### OBJECTIVE
Among the records that follow, set down only the lines from the one containing "color(white) place() left() handle_tube();" to the one containing "imported = [obj", both included, exactly.

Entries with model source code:

┄┄┄┄┄┄

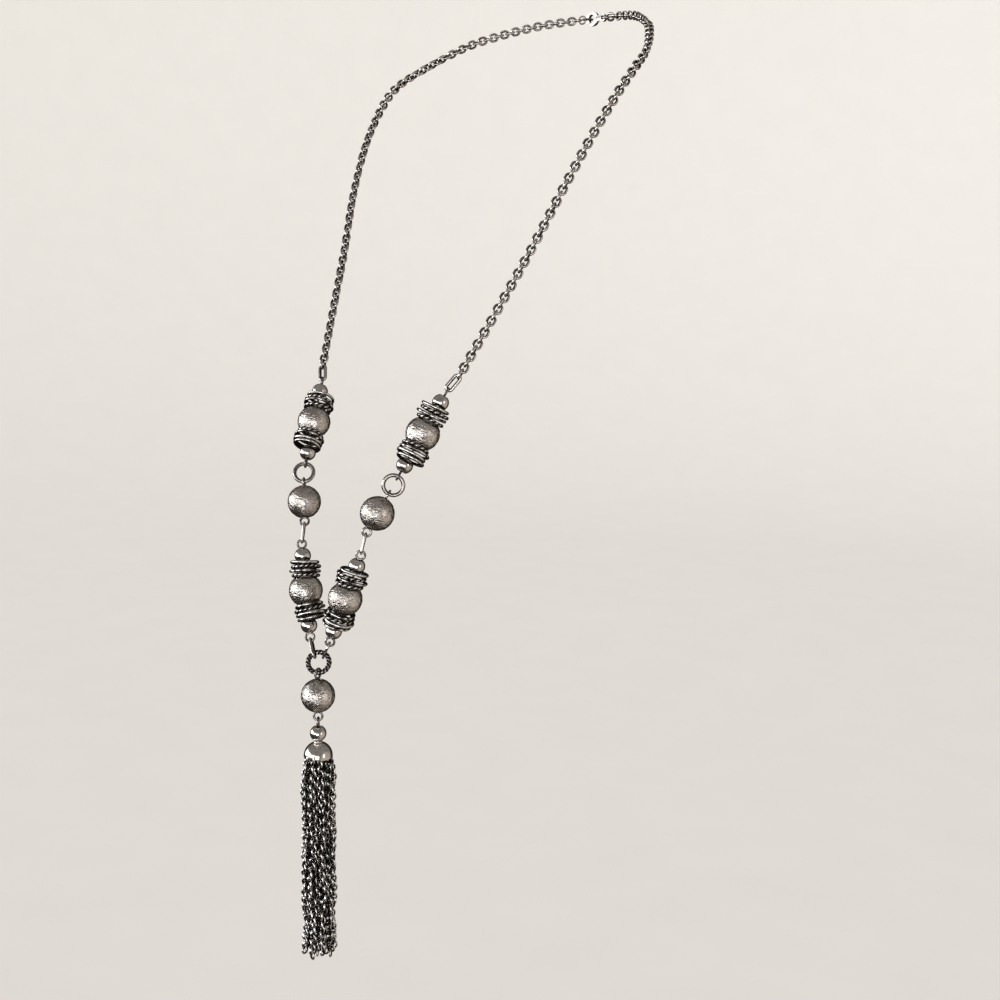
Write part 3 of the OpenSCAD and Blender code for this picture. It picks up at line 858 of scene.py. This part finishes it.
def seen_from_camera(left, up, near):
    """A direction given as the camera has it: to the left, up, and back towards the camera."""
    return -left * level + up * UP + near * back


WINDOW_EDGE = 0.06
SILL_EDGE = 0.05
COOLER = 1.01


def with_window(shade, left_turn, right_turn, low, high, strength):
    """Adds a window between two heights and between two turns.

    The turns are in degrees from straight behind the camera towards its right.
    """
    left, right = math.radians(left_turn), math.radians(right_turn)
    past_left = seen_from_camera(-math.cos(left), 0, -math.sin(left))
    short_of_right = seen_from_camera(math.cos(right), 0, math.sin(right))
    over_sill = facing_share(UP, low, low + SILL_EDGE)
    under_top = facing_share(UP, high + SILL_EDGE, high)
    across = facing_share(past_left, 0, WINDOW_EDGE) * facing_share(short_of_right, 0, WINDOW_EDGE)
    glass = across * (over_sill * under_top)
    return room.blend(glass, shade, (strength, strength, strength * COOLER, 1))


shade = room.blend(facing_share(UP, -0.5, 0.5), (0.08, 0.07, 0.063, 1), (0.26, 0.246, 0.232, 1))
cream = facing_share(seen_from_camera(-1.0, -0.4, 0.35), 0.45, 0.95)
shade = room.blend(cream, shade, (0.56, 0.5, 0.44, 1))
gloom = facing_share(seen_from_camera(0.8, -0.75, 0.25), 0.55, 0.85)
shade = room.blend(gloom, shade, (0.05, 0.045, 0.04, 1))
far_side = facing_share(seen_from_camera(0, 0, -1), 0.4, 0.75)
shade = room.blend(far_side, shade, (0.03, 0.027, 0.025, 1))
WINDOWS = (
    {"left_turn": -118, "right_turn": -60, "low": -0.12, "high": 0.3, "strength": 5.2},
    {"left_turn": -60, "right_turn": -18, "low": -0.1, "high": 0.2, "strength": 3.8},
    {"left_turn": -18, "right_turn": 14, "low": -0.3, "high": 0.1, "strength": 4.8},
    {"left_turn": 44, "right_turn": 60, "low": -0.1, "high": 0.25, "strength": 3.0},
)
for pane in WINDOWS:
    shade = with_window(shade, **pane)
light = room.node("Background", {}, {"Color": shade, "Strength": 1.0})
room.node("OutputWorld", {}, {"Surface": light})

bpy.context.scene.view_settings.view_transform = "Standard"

┄┄┄┄┄┄

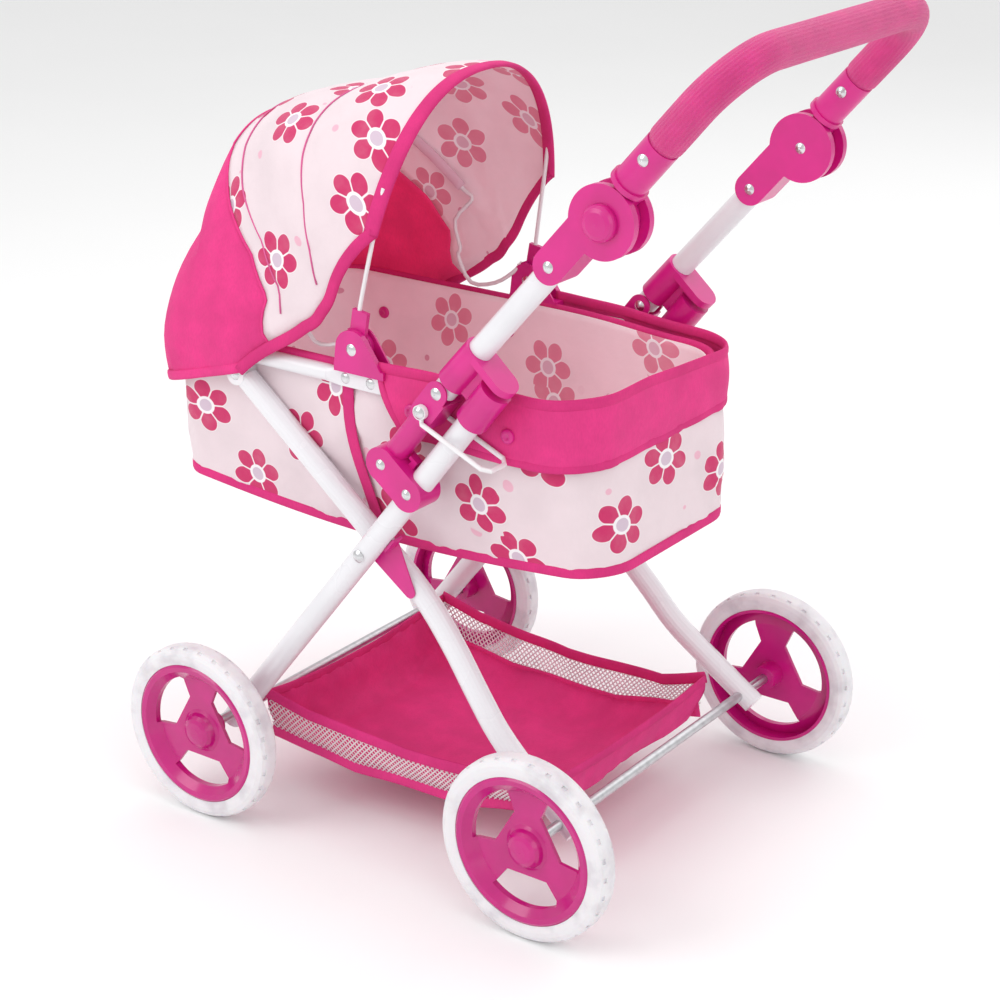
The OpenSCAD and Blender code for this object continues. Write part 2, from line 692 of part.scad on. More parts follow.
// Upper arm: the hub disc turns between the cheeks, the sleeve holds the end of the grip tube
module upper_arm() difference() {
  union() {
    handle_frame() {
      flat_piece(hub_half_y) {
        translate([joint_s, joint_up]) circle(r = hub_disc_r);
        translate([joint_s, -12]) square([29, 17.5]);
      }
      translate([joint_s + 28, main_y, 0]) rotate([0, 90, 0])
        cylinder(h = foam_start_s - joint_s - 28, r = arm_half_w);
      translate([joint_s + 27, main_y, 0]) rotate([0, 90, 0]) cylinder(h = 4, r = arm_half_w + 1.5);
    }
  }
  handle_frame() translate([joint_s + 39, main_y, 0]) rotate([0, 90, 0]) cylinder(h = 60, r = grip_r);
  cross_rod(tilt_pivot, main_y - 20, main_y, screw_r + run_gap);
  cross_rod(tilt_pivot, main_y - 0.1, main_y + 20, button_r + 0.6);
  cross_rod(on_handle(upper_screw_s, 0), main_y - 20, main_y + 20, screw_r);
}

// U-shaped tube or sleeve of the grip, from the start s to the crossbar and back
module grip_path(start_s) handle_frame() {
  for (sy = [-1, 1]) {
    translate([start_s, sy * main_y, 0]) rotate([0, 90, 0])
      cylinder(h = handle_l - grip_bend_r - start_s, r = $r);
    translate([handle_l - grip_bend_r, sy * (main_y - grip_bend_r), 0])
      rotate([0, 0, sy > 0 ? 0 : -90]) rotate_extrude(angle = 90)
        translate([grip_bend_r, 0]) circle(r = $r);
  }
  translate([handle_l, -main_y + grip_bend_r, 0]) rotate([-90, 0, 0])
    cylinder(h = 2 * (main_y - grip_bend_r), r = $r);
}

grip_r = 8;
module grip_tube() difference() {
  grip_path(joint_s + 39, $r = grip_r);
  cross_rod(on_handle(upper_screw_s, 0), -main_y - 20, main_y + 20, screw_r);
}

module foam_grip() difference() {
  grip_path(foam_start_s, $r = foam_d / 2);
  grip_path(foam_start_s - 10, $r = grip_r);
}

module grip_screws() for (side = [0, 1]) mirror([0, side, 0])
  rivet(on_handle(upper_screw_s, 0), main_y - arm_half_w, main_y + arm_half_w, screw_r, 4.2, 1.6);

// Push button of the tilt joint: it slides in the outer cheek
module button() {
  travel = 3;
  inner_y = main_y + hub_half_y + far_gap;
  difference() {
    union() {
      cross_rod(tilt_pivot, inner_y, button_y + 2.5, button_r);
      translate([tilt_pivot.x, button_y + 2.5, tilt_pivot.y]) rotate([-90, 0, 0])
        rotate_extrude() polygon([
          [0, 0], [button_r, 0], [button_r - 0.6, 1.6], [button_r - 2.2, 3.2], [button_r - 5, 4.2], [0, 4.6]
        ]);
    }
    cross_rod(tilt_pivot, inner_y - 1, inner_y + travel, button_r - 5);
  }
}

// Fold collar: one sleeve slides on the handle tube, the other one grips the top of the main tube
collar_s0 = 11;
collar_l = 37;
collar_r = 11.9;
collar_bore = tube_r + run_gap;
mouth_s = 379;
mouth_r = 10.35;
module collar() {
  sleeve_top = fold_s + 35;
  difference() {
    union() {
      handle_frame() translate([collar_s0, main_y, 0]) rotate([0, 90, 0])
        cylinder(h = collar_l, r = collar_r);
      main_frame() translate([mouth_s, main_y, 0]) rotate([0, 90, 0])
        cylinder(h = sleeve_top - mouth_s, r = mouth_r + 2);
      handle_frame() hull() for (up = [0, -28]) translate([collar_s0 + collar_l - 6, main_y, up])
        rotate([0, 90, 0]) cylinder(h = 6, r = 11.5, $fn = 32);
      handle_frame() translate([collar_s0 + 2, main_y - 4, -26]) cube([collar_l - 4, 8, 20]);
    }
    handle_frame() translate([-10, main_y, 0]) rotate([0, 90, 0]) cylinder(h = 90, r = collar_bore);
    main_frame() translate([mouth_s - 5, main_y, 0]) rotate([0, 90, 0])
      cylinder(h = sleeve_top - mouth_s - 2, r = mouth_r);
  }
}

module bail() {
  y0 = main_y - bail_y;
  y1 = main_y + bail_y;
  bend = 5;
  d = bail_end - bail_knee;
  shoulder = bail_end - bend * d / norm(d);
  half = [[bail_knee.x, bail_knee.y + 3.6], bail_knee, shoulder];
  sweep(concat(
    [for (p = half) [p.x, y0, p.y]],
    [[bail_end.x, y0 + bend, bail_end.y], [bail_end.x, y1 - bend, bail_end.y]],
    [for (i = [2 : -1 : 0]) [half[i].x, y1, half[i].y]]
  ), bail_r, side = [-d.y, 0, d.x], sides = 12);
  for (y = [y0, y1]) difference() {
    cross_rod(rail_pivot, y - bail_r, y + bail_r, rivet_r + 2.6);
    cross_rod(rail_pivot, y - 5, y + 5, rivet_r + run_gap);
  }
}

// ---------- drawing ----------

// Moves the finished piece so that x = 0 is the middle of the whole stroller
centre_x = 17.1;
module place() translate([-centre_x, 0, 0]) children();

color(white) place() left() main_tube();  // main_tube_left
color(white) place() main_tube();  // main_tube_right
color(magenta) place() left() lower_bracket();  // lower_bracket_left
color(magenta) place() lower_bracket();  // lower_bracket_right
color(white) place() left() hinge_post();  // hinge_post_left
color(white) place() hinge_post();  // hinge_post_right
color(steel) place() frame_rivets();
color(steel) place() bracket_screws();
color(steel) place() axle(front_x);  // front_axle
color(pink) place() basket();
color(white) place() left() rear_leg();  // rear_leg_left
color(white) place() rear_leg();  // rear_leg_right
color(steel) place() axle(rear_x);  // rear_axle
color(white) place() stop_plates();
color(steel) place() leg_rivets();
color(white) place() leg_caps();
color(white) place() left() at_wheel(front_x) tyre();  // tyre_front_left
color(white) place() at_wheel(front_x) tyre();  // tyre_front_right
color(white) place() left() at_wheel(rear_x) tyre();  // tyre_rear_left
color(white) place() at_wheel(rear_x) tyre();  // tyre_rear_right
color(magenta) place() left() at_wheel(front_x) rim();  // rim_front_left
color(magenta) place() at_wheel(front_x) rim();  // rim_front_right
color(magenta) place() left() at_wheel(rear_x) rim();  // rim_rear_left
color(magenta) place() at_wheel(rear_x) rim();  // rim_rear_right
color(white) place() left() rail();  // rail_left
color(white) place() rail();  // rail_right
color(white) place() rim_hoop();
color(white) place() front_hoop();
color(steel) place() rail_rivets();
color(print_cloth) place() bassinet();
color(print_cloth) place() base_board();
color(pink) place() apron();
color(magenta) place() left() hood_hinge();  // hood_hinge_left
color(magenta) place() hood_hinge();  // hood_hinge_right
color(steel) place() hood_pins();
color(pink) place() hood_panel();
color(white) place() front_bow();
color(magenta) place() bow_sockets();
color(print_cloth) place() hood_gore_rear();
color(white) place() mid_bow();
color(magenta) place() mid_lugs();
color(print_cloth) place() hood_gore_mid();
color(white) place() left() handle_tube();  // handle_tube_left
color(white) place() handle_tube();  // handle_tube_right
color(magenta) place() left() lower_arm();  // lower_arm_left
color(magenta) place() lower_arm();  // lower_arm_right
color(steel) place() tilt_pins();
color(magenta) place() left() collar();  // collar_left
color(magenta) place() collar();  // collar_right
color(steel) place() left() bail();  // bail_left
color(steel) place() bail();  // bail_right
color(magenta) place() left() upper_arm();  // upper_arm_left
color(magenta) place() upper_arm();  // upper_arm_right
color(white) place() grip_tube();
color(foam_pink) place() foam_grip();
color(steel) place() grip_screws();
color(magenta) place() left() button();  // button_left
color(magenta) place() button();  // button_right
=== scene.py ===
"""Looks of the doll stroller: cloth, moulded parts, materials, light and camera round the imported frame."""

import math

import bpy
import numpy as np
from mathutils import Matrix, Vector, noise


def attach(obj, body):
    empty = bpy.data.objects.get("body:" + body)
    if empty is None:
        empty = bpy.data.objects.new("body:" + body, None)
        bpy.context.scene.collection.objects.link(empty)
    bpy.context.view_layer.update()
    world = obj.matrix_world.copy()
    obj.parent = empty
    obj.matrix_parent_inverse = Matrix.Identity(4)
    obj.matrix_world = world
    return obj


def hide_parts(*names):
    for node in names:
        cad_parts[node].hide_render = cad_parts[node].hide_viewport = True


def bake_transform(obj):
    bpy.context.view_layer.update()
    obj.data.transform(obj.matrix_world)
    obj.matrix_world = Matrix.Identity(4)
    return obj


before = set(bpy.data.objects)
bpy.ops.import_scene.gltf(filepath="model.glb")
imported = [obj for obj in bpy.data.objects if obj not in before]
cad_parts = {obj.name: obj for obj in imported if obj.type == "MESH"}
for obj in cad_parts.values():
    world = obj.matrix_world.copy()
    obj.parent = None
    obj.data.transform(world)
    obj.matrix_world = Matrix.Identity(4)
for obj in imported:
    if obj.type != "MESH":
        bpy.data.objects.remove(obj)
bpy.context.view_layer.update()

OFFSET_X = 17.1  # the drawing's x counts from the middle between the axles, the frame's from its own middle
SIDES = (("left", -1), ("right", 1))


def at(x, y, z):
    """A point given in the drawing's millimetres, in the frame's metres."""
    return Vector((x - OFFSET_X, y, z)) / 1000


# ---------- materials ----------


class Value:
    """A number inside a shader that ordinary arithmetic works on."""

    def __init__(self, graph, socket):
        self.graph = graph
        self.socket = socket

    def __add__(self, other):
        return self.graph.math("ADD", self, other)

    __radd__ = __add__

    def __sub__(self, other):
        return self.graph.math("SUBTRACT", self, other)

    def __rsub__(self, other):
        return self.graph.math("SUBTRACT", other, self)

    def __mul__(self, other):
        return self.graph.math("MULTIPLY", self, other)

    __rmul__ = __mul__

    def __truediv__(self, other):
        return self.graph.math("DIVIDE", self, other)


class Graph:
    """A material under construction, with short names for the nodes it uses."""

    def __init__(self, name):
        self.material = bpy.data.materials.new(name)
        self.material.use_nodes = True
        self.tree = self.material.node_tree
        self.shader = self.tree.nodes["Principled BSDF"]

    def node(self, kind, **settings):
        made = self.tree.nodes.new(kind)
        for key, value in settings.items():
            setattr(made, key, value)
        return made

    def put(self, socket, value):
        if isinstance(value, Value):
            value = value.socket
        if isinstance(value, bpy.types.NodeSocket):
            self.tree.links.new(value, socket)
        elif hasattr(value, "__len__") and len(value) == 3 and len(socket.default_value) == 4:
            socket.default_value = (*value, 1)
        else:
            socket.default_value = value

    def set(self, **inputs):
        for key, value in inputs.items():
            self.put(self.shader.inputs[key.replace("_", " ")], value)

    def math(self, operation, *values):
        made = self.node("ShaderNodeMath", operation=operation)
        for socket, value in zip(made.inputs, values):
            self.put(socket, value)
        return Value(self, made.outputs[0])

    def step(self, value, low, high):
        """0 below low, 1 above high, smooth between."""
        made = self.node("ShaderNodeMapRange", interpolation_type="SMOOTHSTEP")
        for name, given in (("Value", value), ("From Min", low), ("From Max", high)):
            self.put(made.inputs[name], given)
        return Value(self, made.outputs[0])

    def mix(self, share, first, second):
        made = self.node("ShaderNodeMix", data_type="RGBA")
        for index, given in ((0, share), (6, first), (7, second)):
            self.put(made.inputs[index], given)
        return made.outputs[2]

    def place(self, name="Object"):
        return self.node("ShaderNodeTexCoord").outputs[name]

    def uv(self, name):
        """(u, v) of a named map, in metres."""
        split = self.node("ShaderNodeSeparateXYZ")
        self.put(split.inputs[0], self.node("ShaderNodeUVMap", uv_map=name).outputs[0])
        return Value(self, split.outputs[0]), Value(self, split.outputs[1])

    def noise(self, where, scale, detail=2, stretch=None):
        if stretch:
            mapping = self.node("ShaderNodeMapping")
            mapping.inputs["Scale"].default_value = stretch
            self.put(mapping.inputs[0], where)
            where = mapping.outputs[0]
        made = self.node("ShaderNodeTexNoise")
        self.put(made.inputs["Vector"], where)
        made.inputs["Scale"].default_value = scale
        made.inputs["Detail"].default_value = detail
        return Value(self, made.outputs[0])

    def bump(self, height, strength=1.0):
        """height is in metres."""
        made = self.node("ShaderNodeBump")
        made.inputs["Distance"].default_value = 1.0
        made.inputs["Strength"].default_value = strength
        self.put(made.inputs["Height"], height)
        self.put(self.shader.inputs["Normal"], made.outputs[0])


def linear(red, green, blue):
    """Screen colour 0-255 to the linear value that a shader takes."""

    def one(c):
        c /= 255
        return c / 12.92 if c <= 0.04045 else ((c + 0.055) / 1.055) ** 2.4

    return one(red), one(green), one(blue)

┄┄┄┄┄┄

### FINISHED EXERCISE
color(white) place() left() handle_tube();  // handle_tube_left
color(white) place() handle_tube();  // handle_tube_right
color(magenta) place() left() lower_arm();  // lower_arm_left
color(magenta) place() lower_arm();  // lower_arm_right
color(steel) place() tilt_pins();
color(magenta) place() left() collar();  // collar_left
color(magenta) place() collar();  // collar_right
color(steel) place() left() bail();  // bail_left
color(steel) place() bail();  // bail_right
color(magenta) place() left() upper_arm();  // upper_arm_left
color(magenta) place() upper_arm();  // upper_arm_right
color(white) place() grip_tube();
color(foam_pink) place() foam_grip();
color(steel) place() grip_screws();
color(magenta) place() left() button();  // button_left
color(magenta) place() button();  // button_right
=== scene.py ===
"""Looks of the doll stroller: cloth, moulded parts, materials, light and camera round the imported frame."""

import math

import bpy
import numpy as np
from mathutils import Matrix, Vector, noise


def attach(obj, body):
    empty = bpy.data.objects.get("body:" + body)
    if empty is None:
        empty = bpy.data.objects.new("body:" + body, None)
        bpy.context.scene.collection.objects.link(empty)
    bpy.context.view_layer.update()
    world = obj.matrix_world.copy()
    obj.parent = empty
    obj.matrix_parent_inverse = Matrix.Identity(4)
    obj.matrix_world = world
    return obj


def hide_parts(*names):
    for node in names:
        cad_parts[node].hide_render = cad_parts[node].hide_viewport = True


def bake_transform(obj):
    bpy.context.view_layer.update()
    obj.data.transform(obj.matrix_world)
    obj.matrix_world = Matrix.Identity(4)
    return obj


before = set(bpy.data.objects)
bpy.ops.import_scene.gltf(filepath="model.glb")
imported = [obj for obj in bpy.data.objects if obj not in before]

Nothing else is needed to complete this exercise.